Star sensors have an advantage over earth and sun sensors in that their targets are point source emitters of predictable amplitude. However, operational star-sensing systems utilize a separate attitude sensor so coordination between the star (or separate sun sensor) data and the surveying sensor introduces relative alignment uncertainties as a function of time. This is due in part to initial misalignment, mechanical distortions due to launching stresses, and thermal distortions as a function of time in orbit.
Bright stars are occasionally observed within the operational field of view of a primary surveying sensor just above the limb of the earth, as noted by Doolittle et al. in "Attitude Determination Support for SMS/GOES Satellites", NOAA Technical Memorandum NESS 64, C. L. Bristor, editor, 1975, pp. 26-32. However, since the probability that a star of useful magnitude will appear above the earth's limb in, for example, a 20.degree..times.20.degree. frame is about 2%, it has not been feasible to use only such star information routinely in attitude determination.
A surveying earth sensor located on the rotor of a spin-stabilized spacecraft has provided attitude data from stars during special backscan tests, as disclosed by McIntyre et al. in "A Star Scan/Attitude Determination Experiment Conducted on the Geostationary Meteorological Satellite", Acta Astronautica, Vol. 7, pp. 137-154, Pergamon Press Ltd., 1980, U.K. The authors were able to detect four or five stars generally visible and available for attitude determination. They also disclosed algorithms for determining spacecraft attitude from the meteorological satellite star data.

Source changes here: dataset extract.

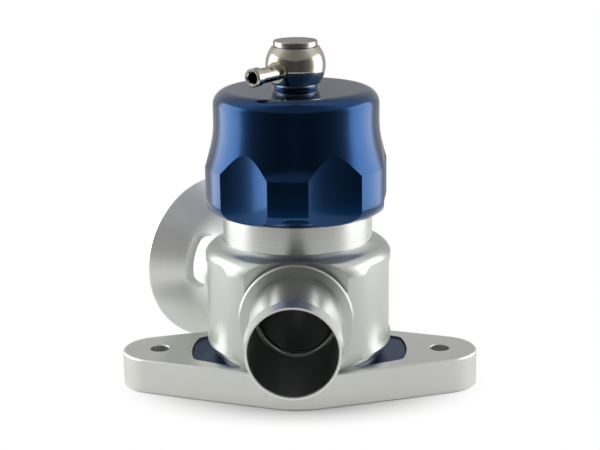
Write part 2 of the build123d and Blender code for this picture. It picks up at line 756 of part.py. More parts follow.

McIntyre et al. acknowledge that their attitude determination procedure interfered unacceptably with the primary meteorological viewing of the sensor. This is due in part to the time involved in gathering the required volume of star data. In the disclosed system, star sensing precluded earth observation for more than an hour. This preclusion translated into the loss of multiple frames of earth meteorological data. This magnitude of loss is unacceptable as a normal operating mode.